DATA PROVIDED:
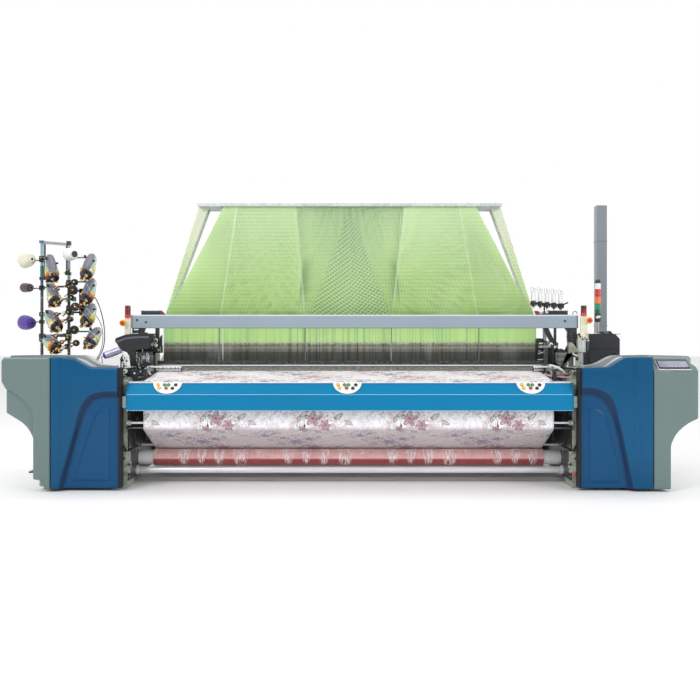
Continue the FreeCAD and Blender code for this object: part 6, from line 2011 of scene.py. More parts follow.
# --- yarn cones
CREEL = [((-2914, 180, 1944), (-3107, 172, 1940), 45, 62, "cone_cream"),
         ((-2925, 180, 1683), (-3070, 172, 1692), 34, 42, "cone_brown"),
         ((-2905, 180, 1370), (-3068, 160, 1358), 46, 66, "cone_purple"),
         ((-2545, 150, 2010), (-2650, 40, 1990), 40, 58, "cone_white")]
CONE_AX = [((-2948, 128, 1950), (-3062, 214, 1934)), ((-2952, 112, 1684), (-3056, 206, 1690)),
           ((-2944, 122, 1356), (-3060, 208, 1366)), ((-2530, 52, 1988), (-2620, 150, 1996))]
for k, (p, q, ra, rb, mt) in enumerate(CREEL):
    g = Geo(0)
    p, q = CONE_AX[k]
    p, q = Vector(p), Vector(q)
    L_ = (q - p).length
    prof = [(0.0, 14), (0.0, ra * 0.62), (L_ * 0.04, ra * 0.90)]
    for i in range(17):
        t = 0.08 + 0.84 * i / 16.0
        bulge = 1.0 + (0.17 if k != 1 else 0.10) * math.sin(math.pi * t)
        prof.append((L_ * t, (ra + (rb - ra) * t) * bulge + 0.5 * math.sin(i * 2.4)))
    prof += [(L_ * 0.97, rb * 0.94), (L_, rb * 0.68), (L_, 14), (0.0, 14)]
    g.lathe(p, q - p, prof, 40)
    # tube of the cone, with its dark bore
    rb_ = (13, 12, 13, 30)[k]
    g.at(1).lathe(p - (q - p).normalized() * 5, q - p, [(0, rb_), (0, rb_ + 8), (L_ + 3.0, rb_ + 9), (L_ + 3.0, rb_ + 2), (0, rb_)], 28)
    g.at(2).lathe(p - (q - p).normalized() * 3.0, q - p, [(0, 0), (0, rb_), (L_ - 0.2, rb_ + 1), (L_ - 0.2, 0)], 24)
    g.make("yarn_cone_%d" % (k + 1), [mt, ("white", "grey_plastic", "cone_purple", "white")[k], "black"], "frame", "yarn_cone",
           replaces=["yarn_packages"] if k == 0 else ())
# pegs that carry the cones, clamped to the posts
g = Geo(0)
for (p, q, ra, rb, mt), x in zip(CREEL, (PX[0], PX[0], PX[0], PX[1])):
    py_ = p[1] if x == PX[0] else p[1] + 4
    g.at(0).cyl((x, 180, p[2]), (p[0] - 46 if x == PX[0] else -2618, py_ - 4, p[2] - 2), 5.5, n=14)
    g.at(1).box(x - 20, x + 20, 160, 200, p[2] - 18, p[2] + 18)
    g.at(0).bolt((x + 8, 160, p[2]), (0, -1, 0), 4.5)
    g.at(1).lathe((x, 140, p[2]), (0, 1, 0), [(0, 0), (0, 8), (14, 10), (20, 10), (20, 0)], 16)
g.make("cone_pegs", ["steel_dark", "black"], "frame", "stand_black", bevel=0.6)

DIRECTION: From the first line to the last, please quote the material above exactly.

RESPONSE TO THIS EXERCISE:
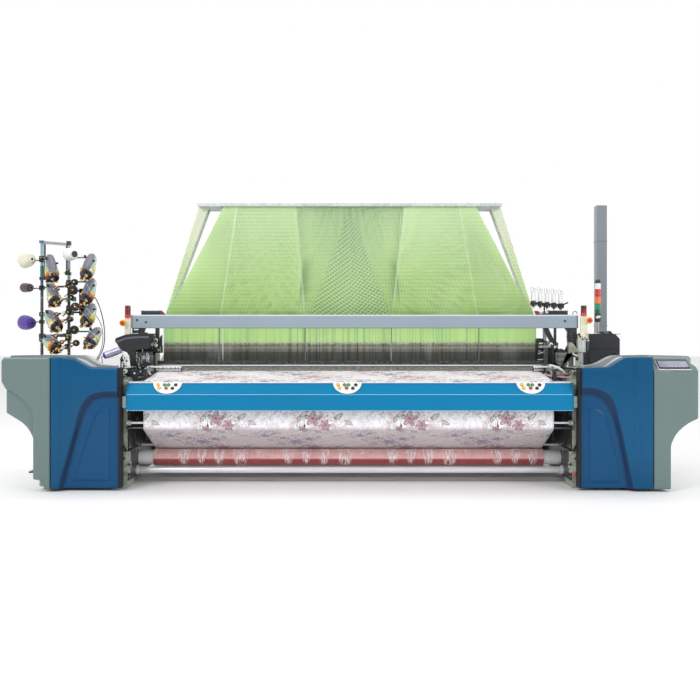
Continue the FreeCAD and Blender code for this object: part 6, from line 2011 of scene.py. More parts follow.
# --- yarn cones
CREEL = [((-2914, 180, 1944), (-3107, 172, 1940), 45, 62, "cone_cream"),
         ((-2925, 180, 1683), (-3070, 172, 1692), 34, 42, "cone_brown"),
         ((-2905, 180, 1370), (-3068, 160, 1358), 46, 66, "cone_purple"),
         ((-2545, 150, 2010), (-2650, 40, 1990), 40, 58, "cone_white")]
CONE_AX = [((-2948, 128, 1950), (-3062, 214, 1934)), ((-2952, 112, 1684), (-3056, 206, 1690)),
           ((-2944, 122, 1356), (-3060, 208, 1366)), ((-2530, 52, 1988), (-2620, 150, 1996))]
for k, (p, q, ra, rb, mt) in enumerate(CREEL):
    g = Geo(0)
    p, q = CONE_AX[k]
    p, q = Vector(p), Vector(q)
    L_ = (q - p).length
    prof = [(0.0, 14), (0.0, ra * 0.62), (L_ * 0.04, ra * 0.90)]
    for i in range(17):
        t = 0.08 + 0.84 * i / 16.0
        bulge = 1.0 + (0.17 if k != 1 else 0.10) * math.sin(math.pi * t)
        prof.append((L_ * t, (ra + (rb - ra) * t) * bulge + 0.5 * math.sin(i * 2.4)))
    prof += [(L_ * 0.97, rb * 0.94), (L_, rb * 0.68), (L_, 14), (0.0, 14)]
    g.lathe(p, q - p, prof, 40)
    # tube of the cone, with its dark bore
    rb_ = (13, 12, 13, 30)[k]
    g.at(1).lathe(p - (q - p).normalized() * 5, q - p, [(0, rb_), (0, rb_ + 8), (L_ + 3.0, rb_ + 9), (L_ + 3.0, rb_ + 2), (0, rb_)], 28)
    g.at(2).lathe(p - (q - p).normalized() * 3.0, q - p, [(0, 0), (0, rb_), (L_ - 0.2, rb_ + 1), (L_ - 0.2, 0)], 24)
    g.make("yarn_cone_%d" % (k + 1), [mt, ("white", "grey_plastic", "cone_purple", "white")[k], "black"], "frame", "yarn_cone",
           replaces=["yarn_packages"] if k == 0 else ())
# pegs that carry the cones, clamped to the posts
g = Geo(0)
for (p, q, ra, rb, mt), x in zip(CREEL, (PX[0], PX[0], PX[0], PX[1])):
    py_ = p[1] if x == PX[0] else p[1] + 4
    g.at(0).cyl((x, 180, p[2]), (p[0] - 46 if x == PX[0] else -2618, py_ - 4, p[2] - 2), 5.5, n=14)
    g.at(1).box(x - 20, x + 20, 160, 200, p[2] - 18, p[2] + 18)
    g.at(0).bolt((x + 8, 160, p[2]), (0, -1, 0), 4.5)
    g.at(1).lathe((x, 140, p[2]), (0, 1, 0), [(0, 0), (0, 8), (14, 10), (20, 10), (20, 0)], 16)
g.make("cone_pegs", ["steel_dark", "black"], "frame", "stand_black", bevel=0.6)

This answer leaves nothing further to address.